In 2007, pediatricians at New York City’s Mount Sinai Medical Center pricked the heel of newborn Jackson Silver during a routine testing for gestational diabetes. They expected the baby to be healthy. But when they put a Band-Aid on, the adhesive ripped off the skin on his foot. Then blisters began appearing all over Jackson’s body. Jackson, it turned out, had Epidermolysis Bullosa (EB), a rare genetic disorder that causes hemorrhaging and severe blistering of the skin. “We had no idea we were carriers,” Jackson’s father, Alexander Silver ’99, says.
In 2010, Alexander Silver and his wife established the Jackson Gabriel Silver Foundation, which is dedicated to stopping EB, a disease that afflicts an estimated one in 50,000 newborns. Care can be extraordinarily expensive. Jackson’s bandages, for example, cost up to $12,000 a month, and his total medical bills can be more than $100,000 a year. The Silver Foundation has raised more than $1.7 million for medical research into potential cures, and it spreads awareness about EB using Jackson’s story. “An early lesson in philanthropy,” the boy’s father says, “was that people responded when we personalized the disease.”Alexander Silver concentrated in political science at Brown, but a post-graduation internship led to a career in finance. He spent two years at an investment firm, went to Harvard Business School, and then became a partner at his own company in New York City, P2 Capital, just a few months before Jackson’s diagnosis. Two years later, Silver hosted his first EB fund-raiser at an exclusive Manhattan club, calling the event “Action for Jackson.” It raised almost $100,000.

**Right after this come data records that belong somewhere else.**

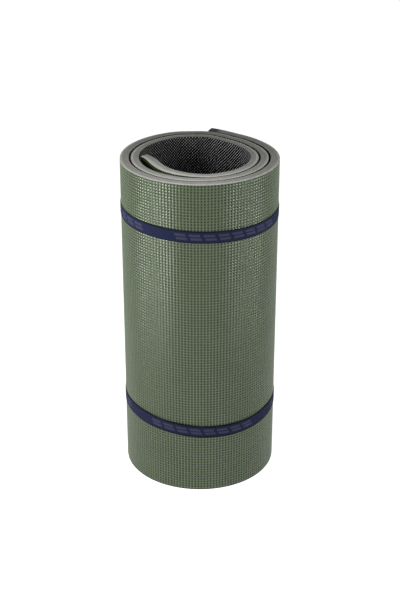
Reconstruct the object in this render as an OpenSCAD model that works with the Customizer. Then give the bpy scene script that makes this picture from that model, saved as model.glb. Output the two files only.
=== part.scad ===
// Rolled camping mat of two-layer closed-cell foam, standing on its end.
// Two sewn elastic bands hold the roll and slide along it.
// Angles run counter-clockwise seen from above, with 0 along +X. They keep
// counting past 360 as the sheet winds outwards from the hollow.

/* [Mat] */
// Length of the flat sheet, from its inner end to its outer end
mat_length = 2000; // [1900:10:2040]
// Width of the sheet, which is the height of the standing roll
mat_width = 600; // [520:10:650]
// Thickness of the sheet, both layers together
mat_thick = 16; // [14:0.5:16.5]
// Thickness of the green layer on the outer face
green_thick = 5; // [2:0.5:6]

/* [Roll] */
// Diameter of the round part of the roll
roll_d = 280; // [270:1:300]
// Air between one turn and the next
air_gap = 1.5; // [1:0.1:2]
// Direction of the sheet's outer end
end_angle = 82.5; // [80:0.5:84]
// How far the outer end springs away from the turn below it
end_lift = 3; // [0:0.5:4]
// How far the inner end cuts straight across the hollow
inner_bow = 23; // [10:1:24]

/* [Bands] */
// Width of the elastic webbing
band_w = 22; // [20:1:30]
// Thickness of the elastic webbing
band_thick = 1.5; // [1.5:0.1:2]
// Height of the upper band's middle
upper_band_z = 507; // [400:1:560]
// Height of the lower band's middle
lower_band_z = 127; // [40:1:200]
// Length of webbing doubled and sewn where a band's ends meet
lap_length = 26; // [20:1:30]

/* [Hidden] */

// The sheet's middle runs at one radius per turn and climbs one pitch a turn.
roll_r = roll_d / 2;
pitch = mat_thick + air_gap;
outer_mid_r = roll_r - mat_thick / 2;
inner_mid_r = outer_mid_r - 2 * pitch;

// A turn climbs over the sheet's outer end, in a steep stretch and a gentle one.
climb_start = 56;
climb_middle = 79;
steep_span = 34;
steep_share = 0.76;
gentle_start = 92;
gentle_span = 22;

// Where the sheet ends: outside at end_angle, inside where the length runs out.
last_angle = end_angle + 3 * 360;
outer_turn_length = outer_mid_r * (360 + end_angle - climb_middle) * PI / 180;
middle_turn_length = (outer_mid_r - pitch) * 2 * PI;
inner_length = mat_length - outer_turn_length - middle_turn_length;
first_angle = climb_middle + 360 - inner_length / inner_mid_r * 180 / PI;

// The inner end is straighter than the hollow for this many degrees.
bow_span = 100;
bow_onset = 0.13;
// The outer end springs away over this many degrees.
lift_span = 18.5;
// Angle from one point of the sheet's outline to the next, and its rounded steps
sheet_steps = ceil((last_angle - first_angle) / 3);
sheet_step = (last_angle - first_angle) / sheet_steps;
// Half the angle over which the sheet's direction is measured
probe = 0.05;

// The bands lie this far off the sheet.
band_gap = 0.4;
// Air between the two webbing layers in the lap
lap_air = 0.1;
// The lap starts here, on the far side of the roll from the sheet's inner end.
lap_angle = 135;
lap_rise_span = 6;
lap_span = lap_length / roll_r * 180 / PI;
// The band leaves the round part here, follows the climbing sheet, bends over
// the corner of its end and meets the round part again.
leave_angle = 54;
climb_run_angles = [63, 69, 72, 75, 78];
corner = sheet_point(last_angle, mat_thick / 2);
meet_angle = atan2(corner[1], corner[0]) + acos(roll_r / norm(corner));

// Rubber strands woven into the webbing
strands = 6;
strand_w = 1.6;
strand_thick = 0.7;
strand_pitch = (band_w - 4) / (strands - 1);
strand_depth = (band_thick - strand_thick) / 2;

// Stitch rows across the lap
stitch_rows = 4;
stitches_per_row = 7;
stitch_w = 0.6;
stitch_length = 2;
stitch_proud = 0.3;

// The origin is under the middle of the part's outline, so the roll's axis is
// moved back by half of what the sheet's outer end adds to the depth.
end_reach = corner[1] + (band_gap + band_thick) * sin(end_angle);
axis_y = (roll_r + band_gap + band_thick - end_reach) / 2;

// Smooth rise from 0 to 1 as t goes from 0 to 1
function ease(t) = let (u = max(0, min(1, t))) u * u * (3 - 2 * u);

// Share of one pitch climbed at an angle of one turn
function climb(a) =
    steep_share * ease((a - climb_start) / steep_span)
    + (1 - steep_share) * ease((a - gentle_start) / gentle_span);

// How far the inner end bows into the hollow, largest a little past its tip
function bow(a) =
    let (u = (a - first_angle) / bow_span)
    u < 1 ? inner_bow * (1 - u) * (1 - exp(-u / bow_onset)) - 2 * (1 - u) * (1 - u) : 0;

// How far the outer end springs up
function lift(a) = end_lift * pow(max(0, 1 - (last_angle - a) / lift_span), 2);

// Radius of the sheet's middle at an angle
function mid_r(a) =
    inner_mid_r + pitch * (climb(a - 360) + climb(a - 720) + climb(a - 1080)) - bow(a) + lift(a);

function on_polar(r, a) = [r * cos(a), r * sin(a)];

// A point of the sheet at an angle, out from its middle by depth
function sheet_point(a, depth) =
    let (
        along = on_polar(mid_r(a + probe), a + probe) - on_polar(mid_r(a - probe), a - probe),
        out = [along[1], -along[0]] / norm(along)
    )
    on_polar(mid_r(a), a) + depth * out;

// One layer of the rolled sheet, between two depths from its middle
module sheet_layer(inside, outside) {
    angles = [for (i = [0 : sheet_steps]) first_angle + i * sheet_step];
    outer_face = [for (a = angles) sheet_point(a, outside)];
    inner_face = [for (i = [sheet_steps : -1 : 0]) sheet_point(angles[i], inside)];
    translate([0, axis_y, 0])
        linear_extrude(mat_width)
            polygon(concat(outer_face, inner_face));
}

// Radius of a band's inner face on the round part: the last stretch rides over the first.
function band_r(a) =
    roll_r + band_gap
    + (band_thick + lap_air) * ease((a - lap_angle - 360 + lap_rise_span) / lap_rise_span);

// Where a band lies on the round part, on the climbing sheet, or else over the corner.
// The spare degree keeps the first and last points of the round part on it.
spare = 1;
function on_round(a) = a < leave_angle + 360 + spare || a > meet_angle + 360 - spare;
function on_climb(a) = a < end_angle + 360 - spare;

// A point of a band's path at an angle, out from its inner face by depth
function band_point(a, depth) =
    on_round(a) ? on_polar(band_r(a) + depth, a)
    : on_climb(a) ? sheet_point(a + 720, mat_thick / 2 + band_gap + depth)
    : corner + on_polar(band_gap + depth, end_angle);

// Angles of a band's path, from its lower end under the lap, once round to its upper end
band_step = 5;
round_steps = floor((leave_angle + 360 - lap_angle) / band_step);
band_angles = concat(
    [for (i = [0 : round_steps]) lap_angle + i * (leave_angle + 360 - lap_angle) / round_steps],
    [for (a = climb_run_angles) a + 360],
    [end_angle + 360],
    [for (i = [0 : 4]) meet_angle + 360 + i * (lap_angle - lap_rise_span - meet_angle) / 4],
    [for (i = [1 : 4]) lap_angle + 360 - lap_rise_span + i * lap_rise_span / 4],
    [for (i = [1 : 3]) lap_angle + 360 + i * lap_span / 3]
);

// A strip along a band's path, from one height in its thickness to another
module band_strip(low, high, bottom_z, top_z) {
    last = len(band_angles) - 1;
    inner_face = [for (a = band_angles) band_point(a, low)];
    outer_face = [for (i = [last : -1 : 0]) band_point(band_angles[i], high)];
    translate([0, axis_y, bottom_z])
        linear_extrude(top_z - bottom_z)
            polygon(concat(inner_face, outer_face));
}

// All rubber strands of one band, evenly spread over its width
module strands_at(z) {
    for (i = [0 : strands - 1]) {
        strand_z = z + (i - (strands - 1) / 2) * strand_pitch;
        band_strip(strand_depth, strand_depth + strand_thick, strand_z - strand_w / 2, strand_z + strand_w / 2);
    }
}

// One stitch on the outer face of the lap, pressed a little into the webbing
module stitch(a, z) {
    face_r = roll_r + band_gap + 2 * band_thick + lap_air;
    rotate([0, 0, a])
        translate([face_r, -stitch_w / 2, z - stitch_length / 2])
            cube([stitch_proud, stitch_w, stitch_length]);
}

// Rows of stitches across the lap
module stitching_at(z) {
    translate([0, axis_y, 0])
        for (row = [0 : stitch_rows - 1])
            for (i = [0 : stitches_per_row - 1])
                stitch(
                    lap_angle + (row + 0.5) * lap_span / stitch_rows,
                    z + (i - (stitches_per_row - 1) / 2) * (band_w - 3) / stitches_per_row
                );
}

// Woven elastic webbing with a channel for each rubber strand
module webbing_at(z) {
    difference() {
        band_strip(0, band_thick, z - band_w / 2, z + band_w / 2);
        strands_at(z);
    }
}

module mat_green_layer() {
    color("#6E7D64")
        sheet_layer(mat_thick / 2 - green_thick, mat_thick / 2);
}

module mat_grey_layer() {
    color("#5C5C58")
        sheet_layer(-mat_thick / 2, mat_thick / 2 - green_thick);
}

module upper_band_webbing() {
    color("#262A4A")
        webbing_at(upper_band_z);
}

module upper_band_rubber_threads() {
    color("#C9C2B4")
        strands_at(upper_band_z);
}

module upper_band_stitching() {
    color("#14162A")
        stitching_at(upper_band_z);
}

module lower_band_webbing() {
    color("#262A4A")
        webbing_at(lower_band_z);
}

module lower_band_rubber_threads() {
    color("#C9C2B4")
        strands_at(lower_band_z);
}

module lower_band_stitching() {
    color("#14162A")
        stitching_at(lower_band_z);
}

mat_green_layer();
mat_grey_layer();
upper_band_webbing();
upper_band_rubber_threads();
upper_band_stitching();
lower_band_webbing();
lower_band_rubber_threads();
lower_band_stitching();
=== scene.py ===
import math

import bmesh
import bpy
import numpy as np
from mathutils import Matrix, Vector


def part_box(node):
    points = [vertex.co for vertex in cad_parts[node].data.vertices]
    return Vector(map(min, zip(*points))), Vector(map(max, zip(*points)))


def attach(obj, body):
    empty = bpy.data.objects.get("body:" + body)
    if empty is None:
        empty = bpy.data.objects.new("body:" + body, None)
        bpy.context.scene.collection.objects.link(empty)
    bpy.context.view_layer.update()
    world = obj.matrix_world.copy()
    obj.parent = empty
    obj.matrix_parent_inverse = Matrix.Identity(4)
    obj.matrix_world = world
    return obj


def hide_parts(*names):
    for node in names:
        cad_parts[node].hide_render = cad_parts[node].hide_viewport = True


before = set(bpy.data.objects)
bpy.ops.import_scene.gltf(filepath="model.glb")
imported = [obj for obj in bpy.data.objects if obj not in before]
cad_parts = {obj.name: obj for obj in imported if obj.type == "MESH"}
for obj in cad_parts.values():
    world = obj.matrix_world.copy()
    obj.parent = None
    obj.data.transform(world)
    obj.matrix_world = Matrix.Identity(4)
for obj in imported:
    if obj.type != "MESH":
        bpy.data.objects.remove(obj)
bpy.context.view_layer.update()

# Lengths are in millimetres and angles in degrees until a mesh is made. Angles run
# counter-clockwise seen from above, with 0 along +X. They keep counting past 360 as
# the sheet winds outwards from the hollow.
MM = 0.001
TAU = 2 * math.pi

# ---------------------------------------------------------------- the roll
# The sheet, its layers and the air between its turns
green_low, green_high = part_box("mat_green_layer")
MAT_WIDTH = (green_high.z - green_low.z) / MM
MAT_LENGTH = 2000.0
MAT_THICK = 16.0
GREEN_THICK = 5.0
ROLL_R = 140.0
AIR_GAP = 1.5

# The outer end springs away from the turn below it.
END_ANGLE = 82.5
END_LIFT = 3.0
LIFT_SPAN = 18.5

# The inner end cuts across the hollow.
INNER_BOW = 23.0
BOW_SPAN = 100.0
BOW_ONSET = 0.13
TIP_DROP = 2.0

# Each turn climbs over the outer end, in a steep stretch and a gentle one.
CLIMB_START = 56.0
CLIMB_MIDDLE = 79.0
STEEP_SPAN = 34.0
STEEP_SHARE = 0.76
GENTLE_START = 92.0
GENTLE_SPAN = 22.0

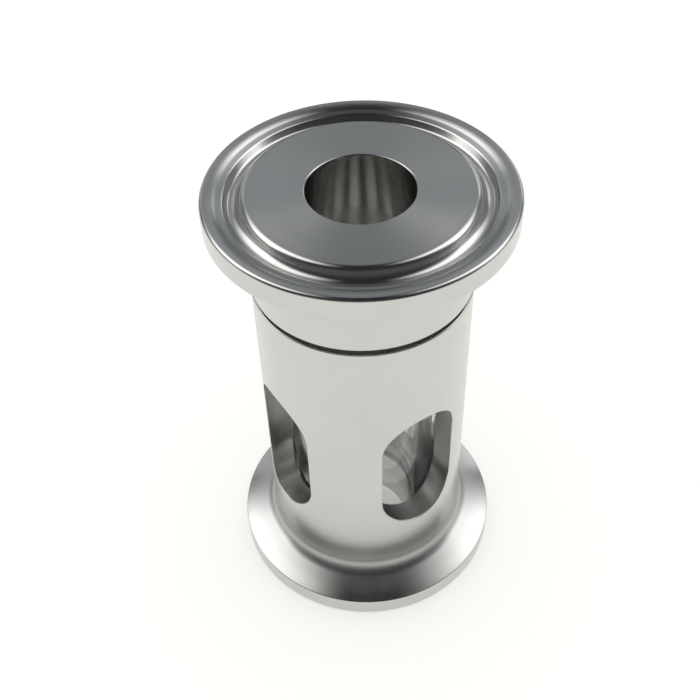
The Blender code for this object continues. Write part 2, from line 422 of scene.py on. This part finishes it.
def upside_down(corners):
    """The same corners mirrored in z = 0 and reversed, so that their outer side still runs down."""
    return [(r, -z, rounding) for r, z, rounding in reversed(corners)]


def build_housing(steel, milled):
    """Windowed tube, open at its threaded top, with the lower ferrule at its foot."""
    corners = [(BODY_RADIUS, HOUSING_TOP, JOINT_ROUND)]
    corners += upside_down(ferrule_corners(-FACE_LOW))
    corners += [
        (BORE_RADIUS, SEAT_HEIGHT, INNER_ROUND),
        (CAVITY_RADIUS, SEAT_HEIGHT, EDGE_ROUND),
        (CAVITY_RADIUS, RELIEF_BOTTOM, THREAD_ROUND),
        (RELIEF_RADIUS, RELIEF_BOTTOM, EDGE_ROUND),
        (RELIEF_RADIUS, RELIEF_TOP, EDGE_ROUND),
        (THREAD_FEMALE_CREST, RELIEF_TOP + (RELIEF_RADIUS - THREAD_FEMALE_CREST) / 2, 0),
        (THREAD_FEMALE_CREST, HOUSING_TOP - THREAD_LEAD_IN, 0),
        (THREAD_FEMALE_CREST + THREAD_LEAD_IN, HOUSING_TOP, THREAD_ROUND),
    ]
    cutters = [
        window_cutter("windows_x", 0, milled),
        window_cutter("windows_y", math.radians(90), milled),
        female_thread(steel),
    ]
    return add_turned("windowed_housing", corners, steel, cutters)


def build_cap(steel):
    """Upper ferrule on its hub, with the threaded spigot that screws into the housing."""
    corners = ferrule_corners(FACE_HIGH) + [
        (BODY_RADIUS, SHOULDER, JOINT_ROUND),
        (NECK_RADIUS, SHOULDER, EDGE_ROUND),
        (NECK_RADIUS, NECK_BOTTOM, THREAD_ROUND),
        (THREAD_MALE_CREST, NECK_BOTTOM - (THREAD_MALE_CREST - NECK_RADIUS) / 2, 0),
        (THREAD_MALE_CREST, SPIGOT_END + THREAD_LEAD_IN, 0),
        (THREAD_MALE_CREST - THREAD_LEAD_IN, SPIGOT_END, THREAD_ROUND),
        (COLLAR_SEAT_RADIUS, SPIGOT_END, INNER_ROUND),
        (COLLAR_SEAT_RADIUS, COLLAR_SEAT_TOP, THREAD_ROUND),
        (BORE_RADIUS, COLLAR_SEAT_TOP, INNER_ROUND),
    ]
    return add_turned("screwed_cap", corners, steel, [male_thread(steel)])


def ring_corners(node, inner, rounding):
    """Corners of a plain ring with its CAD node's outer radius and height."""
    outer, low, high = cad_extent(node)
    return [(r, z, rounding) for r, z in ((outer, high), (outer, low), (inner, low), (inner, high))]


def build_washer(ptfe):
    """Flat washer with a collar that centres it in the cap."""
    outer, low, high = cad_extent("slip_washer")
    flat = low + WASHER_THICKNESS
    corners = [
        (outer, flat, EDGE_ROUND),
        (outer, low, EDGE_ROUND),
        (WASHER_INNER, low, INNER_ROUND),
        (WASHER_INNER, high, INNER_ROUND),
        (COLLAR_OUTER, high, COLLAR_ROUND),
        (COLLAR_OUTER, flat, INNER_ROUND),
    ]
    return add_turned("ptfe_slip_washer", corners, ptfe)


# ---------------------------------------------------------------- materials

class Nodes:
    """A small helper that adds nodes to one node tree and links them."""

    def __init__(self, tree):
        self.tree = tree

    def add(self, kind, inputs=(), **settings):
        node = self.tree.nodes.new(kind)
        for key, value in settings.items():
            setattr(node, key, value)
        for key, value in dict(inputs).items():
            if isinstance(value, bpy.types.NodeSocket):
                self.tree.links.new(value, node.inputs[key])
            else:
                node.inputs[key].default_value = value
        return node

    def mix(self, factor, first, second):
        """The first colour where factor is 0, the second where it is 1."""
        inputs = {"Factor": factor, "A": (*first, 1), "B": (*second, 1)}
        return self.add("ShaderNodeMix", inputs, data_type="RGBA").outputs["Result"]

    def bump(self, height, strength, distance):
        inputs = {"Height": height, "Strength": strength, "Distance": distance}
        return self.add("ShaderNodeBump", inputs).outputs["Normal"]

    def math(self, operation, a, b=0.0):
        return self.add("ShaderNodeMath", {0: a, 1: b}, operation=operation).outputs[0]

    def vector_math(self, operation, a, b):
        return self.add("ShaderNodeVectorMath", {0: a, 1: b}, operation=operation).outputs["Vector"]

    def dot(self, a, b):
        return self.add("ShaderNodeVectorMath", {0: a, 1: b}, operation="DOT_PRODUCT").outputs["Value"]

    def noise(self, vector, scale, detail, roughness):
        inputs = {"Vector": vector, "Scale": scale, "Detail": detail, "Roughness": roughness}
        return self.add("ShaderNodeTexNoise", inputs).outputs["Fac"]

    def ramp(self, value, stops):
        """Grey level by value, from (position, level) stops."""
        ramp = self.add("ShaderNodeValToRGB", {0: value})
        elements = ramp.color_ramp.elements
        for position, _ in stops[2:]:
            elements.new(position)
        for element, (position, level) in zip(elements, stops):
            element.position = position
            element.color = (level, level, level, 1)
        return ramp.outputs["Color"]

    def fade(self, value, edge):
        """0 at the first value of edge, 1 at the second, smooth between them."""
        inputs = {"Value": value, "From Min": edge[0], "From Max": edge[1]}
        node = self.add("ShaderNodeMapRange", inputs, interpolation_type="SMOOTHSTEP")
        return node.outputs["Result"]

    def spread(self, value, low, high, from_low=0.3, from_high=0.7):
        """Low to high as value runs over its span, which for a noise is about 0.3 to 0.7."""
        inputs = {"Value": value, "From Min": from_low, "From Max": from_high, "To Min": low, "To Max": high}
        return self.add("ShaderNodeMapRange", inputs).outputs["Result"]


def new_material(name):
    material = bpy.data.materials.new(name)
    material.use_nodes = True
    return material, Nodes(material.node_tree)


def finish_material(material, inputs):
    """Feeds the material's Principled shader with plain values and linked sockets."""
    tree = material.node_tree
    shader = tree.nodes["Principled BSDF"]
    for name, value in inputs.items():
        if isinstance(value, bpy.types.NodeSocket):
            tree.links.new(value, shader.inputs[name])
        else:
            shader.inputs[name].default_value = value
    return material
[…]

In 2010, Silver testified before a U.S. Senate committee on behalf of parents of children with rare diseases. The National Institutes of Health classifies EB as a rare or “orphan” disease, which means it afflicts fewer than 200,000 Americans and doesn’t attract significant funding. “If you think about them [people with rare diseases] as a block of people, it’s almost 10 percent of Americans—10 percent! That’s a huge block of Americans to be affected by something,” Silver says.
One of the foundation’s earliest partners was David Woodley, a dermatologist at the University of Southern California who has pioneered research on the replacement of Collagen VII—the skin-binding protein that fuses the outer layers of the skin. By using intravenous protein-replacement therapy, which Woodley’s team has tested on mice, researchers may have found a fix for the protein deficiency that results in severe forms of EB. Silver hopes that a Phase I clinical trial on humans could begin within the next few years, especially now that Woodley’s research is backed by a major pharmaceutical company.
The Silver Foundation also donated $450,000 to researchers at the
University of Minnesota who are developing what Silver calls “the Holy
Grail”—an EB treatment involving the modification of stem cells. “The
money entrusted to us is making a difference as we speak,” Silver says.